Lou Williams' expression sums up the Hawks' recent struggles to a tee |
Once upon a time this season (in fact, back on December 29th), the revamped Atlanta Hawks were on a roll, sitting at 19-9 and appearing to be a force-to-be-reckoned with in the Eastern Conference, a few months after getting rid of their franchise player, Joe Johnson, in a glorified salary dump. Since that high point, Atlanta has been nosediving in the standings as normally happens when you lose seven of nine games, especially to brutally bad teams like the Pistons, Wizards, and the Cavaliers to name a few. I didn't think the Hawks would be particularly good this season, with the massive roster overhaul of this offseason, but I didn't know they could possibly be as bad as they are right now.

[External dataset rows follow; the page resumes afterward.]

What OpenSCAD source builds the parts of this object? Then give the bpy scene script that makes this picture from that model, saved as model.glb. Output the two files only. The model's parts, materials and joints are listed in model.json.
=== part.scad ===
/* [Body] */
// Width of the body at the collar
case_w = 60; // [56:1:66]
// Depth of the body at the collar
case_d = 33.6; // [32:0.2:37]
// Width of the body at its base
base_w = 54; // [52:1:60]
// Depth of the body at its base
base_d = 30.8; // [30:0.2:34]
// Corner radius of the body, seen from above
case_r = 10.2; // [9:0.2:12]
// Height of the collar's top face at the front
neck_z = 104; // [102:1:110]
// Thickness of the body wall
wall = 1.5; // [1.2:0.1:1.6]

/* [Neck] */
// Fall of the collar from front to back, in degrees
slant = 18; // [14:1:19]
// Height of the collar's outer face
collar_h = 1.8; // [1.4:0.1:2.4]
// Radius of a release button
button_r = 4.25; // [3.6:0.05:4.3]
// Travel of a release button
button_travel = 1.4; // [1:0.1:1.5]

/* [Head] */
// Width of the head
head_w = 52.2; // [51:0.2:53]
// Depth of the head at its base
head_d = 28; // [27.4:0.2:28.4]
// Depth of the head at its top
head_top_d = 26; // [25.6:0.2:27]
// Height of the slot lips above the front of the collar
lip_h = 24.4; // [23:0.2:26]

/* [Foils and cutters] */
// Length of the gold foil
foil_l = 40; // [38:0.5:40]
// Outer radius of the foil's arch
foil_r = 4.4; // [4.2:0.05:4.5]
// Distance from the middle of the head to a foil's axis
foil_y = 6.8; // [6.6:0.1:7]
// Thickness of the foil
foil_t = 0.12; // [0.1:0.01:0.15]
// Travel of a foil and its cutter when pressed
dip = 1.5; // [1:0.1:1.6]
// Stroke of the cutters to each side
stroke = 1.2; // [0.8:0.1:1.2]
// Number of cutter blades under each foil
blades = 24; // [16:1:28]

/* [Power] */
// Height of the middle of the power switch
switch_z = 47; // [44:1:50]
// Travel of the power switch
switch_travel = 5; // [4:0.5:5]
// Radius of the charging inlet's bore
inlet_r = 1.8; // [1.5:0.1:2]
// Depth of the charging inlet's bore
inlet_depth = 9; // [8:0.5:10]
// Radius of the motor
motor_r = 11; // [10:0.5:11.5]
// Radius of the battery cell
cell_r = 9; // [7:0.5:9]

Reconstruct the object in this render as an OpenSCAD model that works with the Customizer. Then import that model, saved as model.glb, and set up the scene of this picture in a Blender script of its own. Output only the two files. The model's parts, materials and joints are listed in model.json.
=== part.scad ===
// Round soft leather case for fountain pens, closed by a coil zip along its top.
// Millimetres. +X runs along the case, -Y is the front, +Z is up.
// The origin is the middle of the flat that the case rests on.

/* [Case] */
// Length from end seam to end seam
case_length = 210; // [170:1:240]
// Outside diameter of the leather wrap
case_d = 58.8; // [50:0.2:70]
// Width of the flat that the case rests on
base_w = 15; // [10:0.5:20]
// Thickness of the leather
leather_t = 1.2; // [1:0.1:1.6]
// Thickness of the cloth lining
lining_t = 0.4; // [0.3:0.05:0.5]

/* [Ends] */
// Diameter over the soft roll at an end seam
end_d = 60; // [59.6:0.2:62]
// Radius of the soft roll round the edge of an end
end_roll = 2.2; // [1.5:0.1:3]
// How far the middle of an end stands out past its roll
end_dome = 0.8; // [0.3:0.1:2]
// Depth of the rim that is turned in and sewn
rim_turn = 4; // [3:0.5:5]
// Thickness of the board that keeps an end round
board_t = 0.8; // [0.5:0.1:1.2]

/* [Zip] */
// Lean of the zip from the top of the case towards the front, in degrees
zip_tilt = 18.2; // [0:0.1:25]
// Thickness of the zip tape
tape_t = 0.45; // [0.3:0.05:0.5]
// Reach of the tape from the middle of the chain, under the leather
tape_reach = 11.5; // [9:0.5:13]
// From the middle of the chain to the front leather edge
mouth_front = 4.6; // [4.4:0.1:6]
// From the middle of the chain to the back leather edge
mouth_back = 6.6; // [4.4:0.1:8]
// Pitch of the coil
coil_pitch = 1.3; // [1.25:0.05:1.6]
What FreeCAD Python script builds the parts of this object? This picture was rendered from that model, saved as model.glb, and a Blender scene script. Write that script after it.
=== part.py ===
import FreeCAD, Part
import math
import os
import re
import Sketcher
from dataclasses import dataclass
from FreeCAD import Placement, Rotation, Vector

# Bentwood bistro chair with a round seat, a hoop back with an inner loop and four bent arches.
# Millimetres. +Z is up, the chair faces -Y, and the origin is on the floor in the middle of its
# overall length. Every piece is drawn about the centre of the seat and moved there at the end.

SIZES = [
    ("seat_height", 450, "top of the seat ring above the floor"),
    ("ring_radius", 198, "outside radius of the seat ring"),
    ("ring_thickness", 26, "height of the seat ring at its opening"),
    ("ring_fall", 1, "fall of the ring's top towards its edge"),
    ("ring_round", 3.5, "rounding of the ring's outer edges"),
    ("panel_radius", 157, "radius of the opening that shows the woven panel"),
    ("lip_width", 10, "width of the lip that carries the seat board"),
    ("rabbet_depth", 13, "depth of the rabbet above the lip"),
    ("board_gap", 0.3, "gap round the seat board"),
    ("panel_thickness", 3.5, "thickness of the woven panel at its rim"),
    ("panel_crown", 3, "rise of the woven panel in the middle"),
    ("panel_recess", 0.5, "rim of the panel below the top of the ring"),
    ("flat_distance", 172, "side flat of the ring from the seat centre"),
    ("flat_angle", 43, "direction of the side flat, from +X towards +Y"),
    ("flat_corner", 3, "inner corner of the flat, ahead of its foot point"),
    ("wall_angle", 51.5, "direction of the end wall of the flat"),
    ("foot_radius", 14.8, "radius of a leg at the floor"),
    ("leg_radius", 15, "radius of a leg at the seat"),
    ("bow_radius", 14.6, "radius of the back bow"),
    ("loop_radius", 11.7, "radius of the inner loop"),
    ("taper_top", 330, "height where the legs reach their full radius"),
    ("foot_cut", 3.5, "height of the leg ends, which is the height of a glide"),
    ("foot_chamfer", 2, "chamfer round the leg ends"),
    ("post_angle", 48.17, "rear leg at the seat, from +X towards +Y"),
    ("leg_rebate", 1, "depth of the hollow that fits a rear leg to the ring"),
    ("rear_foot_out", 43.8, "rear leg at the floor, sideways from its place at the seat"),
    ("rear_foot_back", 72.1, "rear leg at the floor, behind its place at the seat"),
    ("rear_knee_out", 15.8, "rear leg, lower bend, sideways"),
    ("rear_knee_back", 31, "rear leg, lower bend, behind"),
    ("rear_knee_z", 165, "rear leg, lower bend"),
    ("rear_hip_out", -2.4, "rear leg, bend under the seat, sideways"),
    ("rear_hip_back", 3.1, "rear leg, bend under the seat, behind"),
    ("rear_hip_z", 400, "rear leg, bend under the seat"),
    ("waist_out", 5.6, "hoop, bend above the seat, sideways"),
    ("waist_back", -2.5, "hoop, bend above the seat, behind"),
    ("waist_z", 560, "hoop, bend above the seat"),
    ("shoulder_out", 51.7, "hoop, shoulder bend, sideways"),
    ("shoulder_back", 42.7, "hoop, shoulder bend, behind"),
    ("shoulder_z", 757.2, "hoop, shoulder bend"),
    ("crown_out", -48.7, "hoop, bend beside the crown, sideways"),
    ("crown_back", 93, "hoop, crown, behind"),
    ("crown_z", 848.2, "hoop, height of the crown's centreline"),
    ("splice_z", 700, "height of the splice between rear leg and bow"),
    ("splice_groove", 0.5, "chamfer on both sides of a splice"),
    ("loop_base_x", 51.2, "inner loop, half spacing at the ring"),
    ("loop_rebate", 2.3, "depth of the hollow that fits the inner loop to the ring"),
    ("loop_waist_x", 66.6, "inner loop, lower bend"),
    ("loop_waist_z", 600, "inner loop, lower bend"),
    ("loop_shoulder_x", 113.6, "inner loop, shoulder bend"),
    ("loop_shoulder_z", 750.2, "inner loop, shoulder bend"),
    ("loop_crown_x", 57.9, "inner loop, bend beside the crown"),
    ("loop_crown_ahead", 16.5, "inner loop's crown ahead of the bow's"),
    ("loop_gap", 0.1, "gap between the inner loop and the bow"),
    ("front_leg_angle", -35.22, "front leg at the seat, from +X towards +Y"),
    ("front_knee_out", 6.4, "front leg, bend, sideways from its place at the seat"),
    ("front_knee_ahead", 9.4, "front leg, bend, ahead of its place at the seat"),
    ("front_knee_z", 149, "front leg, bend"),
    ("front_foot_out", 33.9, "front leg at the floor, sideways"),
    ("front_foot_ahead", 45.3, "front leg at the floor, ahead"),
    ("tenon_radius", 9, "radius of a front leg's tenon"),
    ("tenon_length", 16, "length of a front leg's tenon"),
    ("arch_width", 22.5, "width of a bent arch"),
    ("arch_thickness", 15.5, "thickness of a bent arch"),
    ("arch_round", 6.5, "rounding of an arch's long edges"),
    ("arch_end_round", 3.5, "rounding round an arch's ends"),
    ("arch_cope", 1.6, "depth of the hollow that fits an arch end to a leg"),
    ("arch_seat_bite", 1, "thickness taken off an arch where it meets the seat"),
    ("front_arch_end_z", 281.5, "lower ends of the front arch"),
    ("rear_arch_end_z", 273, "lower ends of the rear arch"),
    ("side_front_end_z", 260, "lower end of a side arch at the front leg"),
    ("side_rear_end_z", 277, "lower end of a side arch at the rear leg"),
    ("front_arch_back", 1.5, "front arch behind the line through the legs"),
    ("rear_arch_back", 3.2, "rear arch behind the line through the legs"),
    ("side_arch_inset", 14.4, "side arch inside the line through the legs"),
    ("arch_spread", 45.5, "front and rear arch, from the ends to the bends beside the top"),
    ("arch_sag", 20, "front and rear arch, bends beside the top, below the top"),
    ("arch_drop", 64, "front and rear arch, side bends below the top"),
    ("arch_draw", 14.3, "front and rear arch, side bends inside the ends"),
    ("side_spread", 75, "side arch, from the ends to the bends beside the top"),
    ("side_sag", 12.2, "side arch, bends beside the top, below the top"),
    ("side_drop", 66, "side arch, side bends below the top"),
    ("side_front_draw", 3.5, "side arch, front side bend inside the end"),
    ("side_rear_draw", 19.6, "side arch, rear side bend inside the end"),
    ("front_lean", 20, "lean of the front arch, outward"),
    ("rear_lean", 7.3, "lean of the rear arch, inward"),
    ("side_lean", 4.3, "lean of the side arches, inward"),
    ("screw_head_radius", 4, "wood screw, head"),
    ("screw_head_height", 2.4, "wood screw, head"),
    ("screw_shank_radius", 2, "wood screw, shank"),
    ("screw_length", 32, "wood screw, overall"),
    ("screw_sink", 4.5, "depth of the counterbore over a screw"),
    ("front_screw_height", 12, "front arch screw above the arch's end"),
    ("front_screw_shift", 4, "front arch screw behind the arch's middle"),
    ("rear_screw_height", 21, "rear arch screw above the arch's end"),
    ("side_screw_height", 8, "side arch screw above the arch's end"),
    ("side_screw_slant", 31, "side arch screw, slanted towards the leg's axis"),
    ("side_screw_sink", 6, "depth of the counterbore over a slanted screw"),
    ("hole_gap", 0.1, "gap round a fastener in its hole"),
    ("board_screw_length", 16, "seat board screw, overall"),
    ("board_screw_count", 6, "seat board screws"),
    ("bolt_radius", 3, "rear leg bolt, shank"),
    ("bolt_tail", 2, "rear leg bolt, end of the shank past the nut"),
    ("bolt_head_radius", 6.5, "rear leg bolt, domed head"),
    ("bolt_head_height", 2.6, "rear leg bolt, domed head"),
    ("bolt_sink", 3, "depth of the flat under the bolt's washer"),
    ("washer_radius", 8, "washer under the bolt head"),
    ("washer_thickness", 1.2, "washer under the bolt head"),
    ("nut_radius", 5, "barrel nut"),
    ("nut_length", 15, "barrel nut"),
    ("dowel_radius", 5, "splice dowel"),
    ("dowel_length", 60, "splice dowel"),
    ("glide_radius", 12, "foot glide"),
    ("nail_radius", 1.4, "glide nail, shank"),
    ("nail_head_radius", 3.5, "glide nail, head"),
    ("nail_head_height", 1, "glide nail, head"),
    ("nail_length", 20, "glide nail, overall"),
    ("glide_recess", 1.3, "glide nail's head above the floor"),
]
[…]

One could say that the lowpoint of the recent Atlanta fade was Monday's embarrassing loss in Chicago to the Bulls. The Hawks scored–not a typo–20 points in the 1st half of that game, and just 38 more in the 2nd for a gross game total of 58, which obviously paled in comparison to the 97 points Chicago posted on the evening. Their final points scored, points scored in the 1st half, and points scored in the 2nd quarter were all franchise lows, record-setting lows to be expected when shooting under 30 percent (24-82) for a whole game and when being outrebounded by 20 on the dot. It was just an ugly and listless performance for a team that was on the up-and-up for much of the season.

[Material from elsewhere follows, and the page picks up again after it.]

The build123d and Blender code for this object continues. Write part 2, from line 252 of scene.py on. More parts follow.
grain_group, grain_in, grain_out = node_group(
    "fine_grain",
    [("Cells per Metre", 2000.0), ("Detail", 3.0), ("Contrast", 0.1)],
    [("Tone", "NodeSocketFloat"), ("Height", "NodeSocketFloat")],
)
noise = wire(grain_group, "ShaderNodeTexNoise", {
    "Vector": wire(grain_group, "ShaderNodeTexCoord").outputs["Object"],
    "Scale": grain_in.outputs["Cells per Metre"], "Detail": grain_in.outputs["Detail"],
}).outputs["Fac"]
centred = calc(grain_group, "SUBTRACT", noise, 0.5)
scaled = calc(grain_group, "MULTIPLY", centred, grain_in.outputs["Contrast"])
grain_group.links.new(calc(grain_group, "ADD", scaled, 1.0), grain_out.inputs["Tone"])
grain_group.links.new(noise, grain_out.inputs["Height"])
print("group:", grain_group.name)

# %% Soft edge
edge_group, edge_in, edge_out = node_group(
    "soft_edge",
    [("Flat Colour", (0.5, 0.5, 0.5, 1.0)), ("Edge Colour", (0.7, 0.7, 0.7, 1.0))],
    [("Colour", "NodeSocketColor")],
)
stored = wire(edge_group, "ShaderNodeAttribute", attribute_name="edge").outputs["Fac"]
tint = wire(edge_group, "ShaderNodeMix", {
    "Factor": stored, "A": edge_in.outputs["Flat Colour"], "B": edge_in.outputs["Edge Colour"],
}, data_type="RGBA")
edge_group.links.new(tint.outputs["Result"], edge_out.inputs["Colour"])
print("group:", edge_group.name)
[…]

That was a game that, according to this article on the Bulls-Hawks game by Chris Vivlamore of the Atlanta Journal-Constitution, precipitated changes amongst a team and players that, if their win-loss record and game performance in recent weeks was the only thing considered, have appeared to check out or possibly have stopped giving the effort needed to win. Granted, in the NBA, seven games isn't a whole lot, but it is enough of a sample size to start asking legitimate questions about the future success of a team. The awful way in which Atlanta has played during this skid just furthers the potential idea that the early season success of this team was just a mirage and that its true ceiling may be at or around .500, just a few games below where the Hawks' record sits at right now.
Compounded to the poor play on court, the one-game suspension of Josh Smith earlier today by the team for "conduct detrimental". Smith, who was widely involved in trade rumors over the summer and even last season as well, is extremely talented but has the classic attitude problems of star players who cause more troubles for the teams they play for than they solve. The suspension levied on Smith, that he served last night against the Nets, shows his immaturity and how he is certainly not the personality who has the leadership skills necessary to bring a team out of the massive slump Atlanta is currently in. If there is any hope the Hawks can rebound from their brutal struggles of late, and they probably will, someone like Al Horford or Jeff Teague will have to help them resurrect them, not someone of Josh Smith's ilk.
The positive steps the Hawks took last night in their romp of a win over the Nets were certainly in the right direction, but don't call them out of the woods just yet. Brooklyn was playing in their 2nd game of a back-to-back after a win over the Raptors at the Barclays Center on Monday night. Atlanta was also helped out by the fact that the Nets were ice-cold from the field, shooting an uncharacteristic 42.5 percent from the field in the loss in Joe Johnson's return to Atlanta. Both Deron Williams and Johnson couldn't find the shooting touch at all, allowing the Hawks to run out on a lot of fastbreaks and get easy transitional baskets, helping Jeff Teague score a game-high 28 points and lead his team to a rout over the previously-hot Nets, cutting Brooklyn's seven-game winning streak.